Air Clean Up
What Is China's Air Pollution Plan?
Jul 16 2018 Read 1722 Times
China has announced new details as part of its three-year plan to cut pollution, with an emphasis on boosting natural gas, phasing out coal and curbing steel construction. The plan focuses largely on the most pollution-struck areas of the country, including megacities like Beijing and Tianjin.
The announcements are just the latest in a long list of measures implemented by the Chinese government to try and shake their reputation as one of the most polluted countries in the world.
Turning the tide
For the best part of the last few decades, China has enjoyed a monumental explosion in its population, accompanied by a similar boom in industry and economy. Necessarily, this has entailed the construction of a significant number of power plants and industrial factories, many of which are older, more polluting coal factories.

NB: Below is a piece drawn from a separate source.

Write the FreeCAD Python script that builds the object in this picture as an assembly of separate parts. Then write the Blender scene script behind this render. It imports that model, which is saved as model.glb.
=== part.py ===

However, the last five years has seen the country enter a new era in air quality monitoring. In 2012, the first national standards for particulate matter 2.5 (PM2.5) pollution were announced, while the following year, the country introduced its 12th Five-Year Plan to tackle air pollution. A key component of that plan was to build up a comprehensive air quality monitoring system.
Once the scale of the problem had been quantified, the Chinese government then set about trying to address it. This month’s announcement consolidates those efforts by laying out concrete targets.
The three-year plan is comprised a list of ambitious goals, including the following:
- Reduce coal consumption by 10% from 2015 levels by 2020
- Bring the percentage of energy generated by coal to below 58% by 2020 (it’s currently at around 69%)
- Increase natural gas consumption to account for 10% of overall energy use by 2020
- Increase sales of electric vehicles (EVs) to two million by 2020
- Increase production of shale to 40 billion cubic metres (bcm) by 2020
It appears that phasing out coal is crucial to achieving China’s air quality targets. Coal is the most polluting of all fossil fuels and although China has relied heavily on the substance for its ballooning energy needs, it’s now attempting to move away from this damaging fuel source.
Fundamentally, this will consist of a transition towards natural gas and shale consumption, much like the one occurring in Britain at the moment. In order to accommodate these new avenues of energy generation, the country also hopes to accelerate the construction of new gas storage facilities, with all interested parties (suppliers, industrial companies and government bodies) expected to meet legal obligations before the end of 2020.
Steel in the crosshairs
As well as targeting coal, the government are also cracking down on the polluting industries of steel, aluminium and cement manufacturing. In the most at-risk regions, including the strongholds of Beijing and Tianjin, as well as major steel-producing cities like Shijiazhuang and Tangshan, the construction of new facilities will be outlawed. The Yangtze delta area will also see its steel production curbed.
While it remains to be seen whether China can meet these lofty ambitions, the country is certainly making all the right sounds with regards to their environmental policy. Keep it up, and they’re sure to shed their unwanted title as one of the most polluted countries before too long.